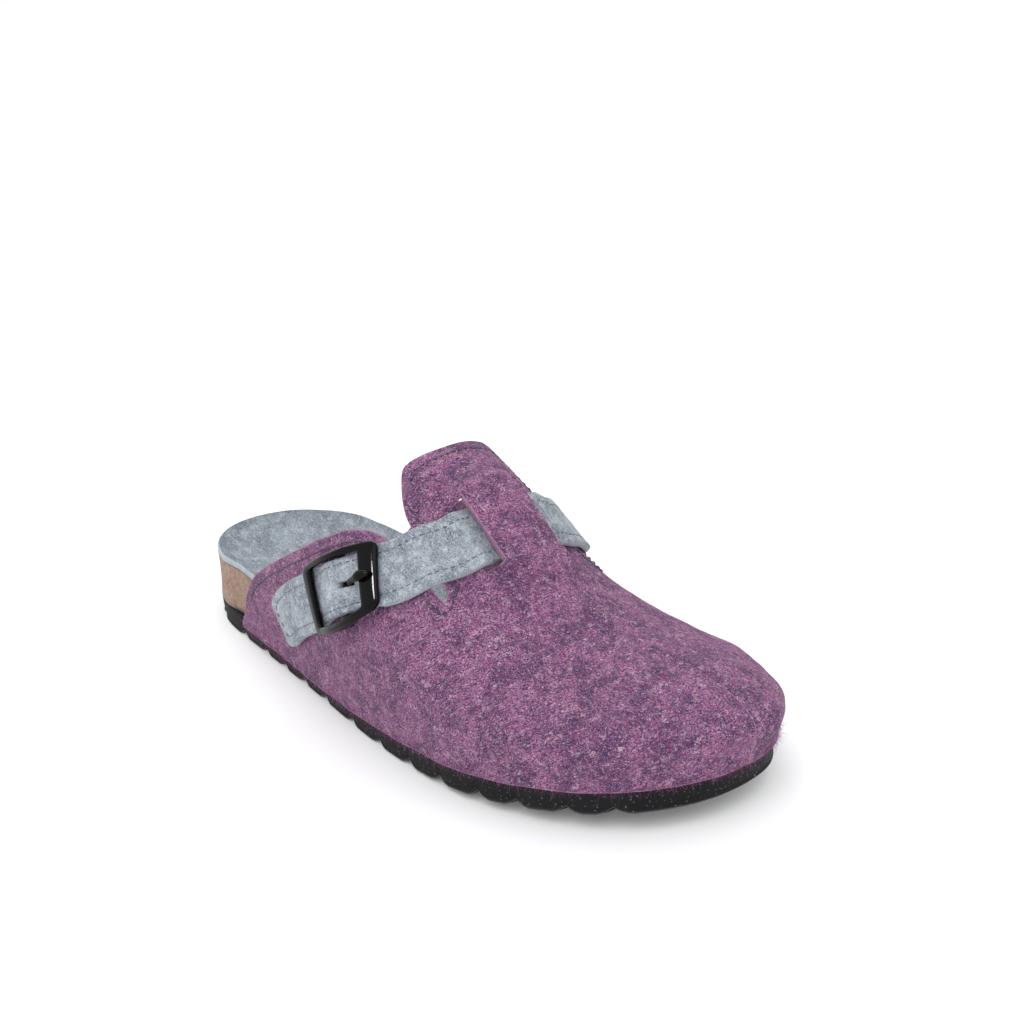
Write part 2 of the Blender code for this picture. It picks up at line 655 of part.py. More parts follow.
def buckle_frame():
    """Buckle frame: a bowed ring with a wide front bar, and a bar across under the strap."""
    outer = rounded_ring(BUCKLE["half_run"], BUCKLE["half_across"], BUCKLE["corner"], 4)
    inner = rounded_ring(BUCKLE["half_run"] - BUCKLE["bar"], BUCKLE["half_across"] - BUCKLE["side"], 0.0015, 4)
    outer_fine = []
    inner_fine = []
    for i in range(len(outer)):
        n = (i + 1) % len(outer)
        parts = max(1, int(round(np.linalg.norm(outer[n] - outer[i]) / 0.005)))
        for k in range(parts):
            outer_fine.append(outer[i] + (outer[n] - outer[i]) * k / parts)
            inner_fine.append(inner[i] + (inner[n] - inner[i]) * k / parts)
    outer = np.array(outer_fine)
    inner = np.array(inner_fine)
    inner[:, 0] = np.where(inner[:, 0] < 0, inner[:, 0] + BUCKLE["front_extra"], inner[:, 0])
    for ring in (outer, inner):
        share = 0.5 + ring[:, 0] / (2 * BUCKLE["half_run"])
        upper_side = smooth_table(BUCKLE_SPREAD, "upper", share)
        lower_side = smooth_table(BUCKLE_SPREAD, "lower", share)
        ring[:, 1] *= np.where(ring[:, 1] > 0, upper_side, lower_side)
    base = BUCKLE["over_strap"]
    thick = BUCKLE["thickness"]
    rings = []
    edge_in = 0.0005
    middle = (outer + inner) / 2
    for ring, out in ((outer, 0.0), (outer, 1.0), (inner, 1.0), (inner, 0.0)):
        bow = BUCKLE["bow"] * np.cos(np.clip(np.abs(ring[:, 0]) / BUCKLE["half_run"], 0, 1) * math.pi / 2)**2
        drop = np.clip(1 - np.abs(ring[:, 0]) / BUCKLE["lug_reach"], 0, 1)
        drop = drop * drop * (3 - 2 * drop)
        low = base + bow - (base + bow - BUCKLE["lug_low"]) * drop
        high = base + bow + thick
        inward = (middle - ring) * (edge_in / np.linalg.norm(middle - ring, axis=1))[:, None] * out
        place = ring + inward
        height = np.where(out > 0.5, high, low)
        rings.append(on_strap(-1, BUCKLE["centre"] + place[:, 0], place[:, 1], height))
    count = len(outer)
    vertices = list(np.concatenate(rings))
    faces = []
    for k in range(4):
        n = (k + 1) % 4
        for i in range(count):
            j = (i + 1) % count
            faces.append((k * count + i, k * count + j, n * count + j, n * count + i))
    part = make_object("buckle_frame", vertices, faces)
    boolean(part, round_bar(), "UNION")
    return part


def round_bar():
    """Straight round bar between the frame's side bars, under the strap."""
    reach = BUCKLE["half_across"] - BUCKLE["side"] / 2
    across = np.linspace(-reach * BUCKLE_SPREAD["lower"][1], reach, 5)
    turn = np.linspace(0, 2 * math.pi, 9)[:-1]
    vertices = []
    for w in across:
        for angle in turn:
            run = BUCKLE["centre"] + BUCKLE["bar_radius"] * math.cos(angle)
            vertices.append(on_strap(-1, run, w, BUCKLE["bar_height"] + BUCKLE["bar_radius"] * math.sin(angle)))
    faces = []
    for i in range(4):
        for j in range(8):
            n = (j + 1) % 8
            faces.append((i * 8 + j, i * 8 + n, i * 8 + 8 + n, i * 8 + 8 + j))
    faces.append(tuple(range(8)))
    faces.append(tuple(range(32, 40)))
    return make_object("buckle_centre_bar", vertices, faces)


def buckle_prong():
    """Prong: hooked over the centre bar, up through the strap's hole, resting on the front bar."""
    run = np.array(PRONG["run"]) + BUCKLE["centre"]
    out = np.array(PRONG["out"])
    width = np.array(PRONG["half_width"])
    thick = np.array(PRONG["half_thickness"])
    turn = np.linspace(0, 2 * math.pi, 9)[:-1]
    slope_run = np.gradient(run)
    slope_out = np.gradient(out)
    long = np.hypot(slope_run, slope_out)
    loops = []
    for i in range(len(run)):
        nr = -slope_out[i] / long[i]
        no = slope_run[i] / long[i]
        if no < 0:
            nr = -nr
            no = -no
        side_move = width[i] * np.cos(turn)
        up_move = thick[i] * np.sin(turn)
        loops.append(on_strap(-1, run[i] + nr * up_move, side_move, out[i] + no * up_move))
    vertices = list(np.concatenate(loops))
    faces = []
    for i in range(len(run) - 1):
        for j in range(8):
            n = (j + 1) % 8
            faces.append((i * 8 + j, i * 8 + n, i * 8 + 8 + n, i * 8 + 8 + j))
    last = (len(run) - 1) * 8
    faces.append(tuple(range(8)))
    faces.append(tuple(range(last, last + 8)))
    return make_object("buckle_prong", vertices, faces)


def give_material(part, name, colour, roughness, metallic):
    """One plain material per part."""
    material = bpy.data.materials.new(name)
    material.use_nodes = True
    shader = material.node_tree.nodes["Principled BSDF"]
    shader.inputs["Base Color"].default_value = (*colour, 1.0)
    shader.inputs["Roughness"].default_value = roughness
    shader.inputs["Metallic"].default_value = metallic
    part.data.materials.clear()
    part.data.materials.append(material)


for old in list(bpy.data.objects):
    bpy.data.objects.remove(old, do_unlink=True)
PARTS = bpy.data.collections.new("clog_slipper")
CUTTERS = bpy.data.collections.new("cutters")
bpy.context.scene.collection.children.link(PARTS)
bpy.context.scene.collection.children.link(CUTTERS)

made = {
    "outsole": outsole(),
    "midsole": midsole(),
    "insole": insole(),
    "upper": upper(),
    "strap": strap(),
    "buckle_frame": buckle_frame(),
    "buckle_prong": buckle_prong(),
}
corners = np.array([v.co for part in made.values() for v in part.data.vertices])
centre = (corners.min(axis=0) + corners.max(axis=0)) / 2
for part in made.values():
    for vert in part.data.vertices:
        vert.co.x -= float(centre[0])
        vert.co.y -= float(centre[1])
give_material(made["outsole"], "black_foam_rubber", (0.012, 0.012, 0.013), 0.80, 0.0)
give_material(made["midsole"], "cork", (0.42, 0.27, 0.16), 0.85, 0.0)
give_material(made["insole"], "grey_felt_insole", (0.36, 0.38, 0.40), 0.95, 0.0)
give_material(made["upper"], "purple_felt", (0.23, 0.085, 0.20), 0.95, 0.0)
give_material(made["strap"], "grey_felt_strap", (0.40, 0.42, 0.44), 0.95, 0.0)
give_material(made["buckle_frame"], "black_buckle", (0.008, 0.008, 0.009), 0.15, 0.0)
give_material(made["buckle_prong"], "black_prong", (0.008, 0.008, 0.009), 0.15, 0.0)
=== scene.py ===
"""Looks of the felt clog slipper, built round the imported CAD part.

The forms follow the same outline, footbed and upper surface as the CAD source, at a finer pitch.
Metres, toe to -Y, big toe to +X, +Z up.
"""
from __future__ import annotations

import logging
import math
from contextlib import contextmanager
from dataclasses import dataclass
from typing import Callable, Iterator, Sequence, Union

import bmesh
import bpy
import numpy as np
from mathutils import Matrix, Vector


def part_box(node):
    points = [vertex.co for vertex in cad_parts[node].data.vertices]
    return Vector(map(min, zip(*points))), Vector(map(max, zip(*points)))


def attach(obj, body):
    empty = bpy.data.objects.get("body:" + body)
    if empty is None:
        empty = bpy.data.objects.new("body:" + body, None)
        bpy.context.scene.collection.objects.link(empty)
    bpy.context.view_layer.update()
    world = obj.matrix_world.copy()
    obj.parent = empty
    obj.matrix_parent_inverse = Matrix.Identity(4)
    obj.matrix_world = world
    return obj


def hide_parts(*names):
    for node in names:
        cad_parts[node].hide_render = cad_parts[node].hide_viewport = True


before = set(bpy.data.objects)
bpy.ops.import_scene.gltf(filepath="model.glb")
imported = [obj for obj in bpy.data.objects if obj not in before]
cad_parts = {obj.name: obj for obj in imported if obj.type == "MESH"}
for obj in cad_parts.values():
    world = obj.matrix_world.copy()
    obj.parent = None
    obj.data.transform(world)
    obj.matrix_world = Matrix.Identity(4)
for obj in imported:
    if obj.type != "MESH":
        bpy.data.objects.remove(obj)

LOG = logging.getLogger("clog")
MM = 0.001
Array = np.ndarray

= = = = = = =

### Short problem
Repeat exactly, and only, the lines from the one containing "0.44), 0.95, 0.0)" through the one containing "points = [vertex.co", both included.

### Response
give_material(made["strap"], "grey_felt_strap", (0.40, 0.42, 0.44), 0.95, 0.0)
give_material(made["buckle_frame"], "black_buckle", (0.008, 0.008, 0.009), 0.15, 0.0)
give_material(made["buckle_prong"], "black_prong", (0.008, 0.008, 0.009), 0.15, 0.0)
=== scene.py ===
"""Looks of the felt clog slipper, built round the imported CAD part.

The forms follow the same outline, footbed and upper surface as the CAD source, at a finer pitch.
Metres, toe to -Y, big toe to +X, +Z up.
"""
from __future__ import annotations

import logging
import math
from contextlib import contextmanager
from dataclasses import dataclass
from typing import Callable, Iterator, Sequence, Union

import bmesh
import bpy
import numpy as np
from mathutils import Matrix, Vector


def part_box(node):
    points = [vertex.co for vertex in cad_parts[node].data.vertices]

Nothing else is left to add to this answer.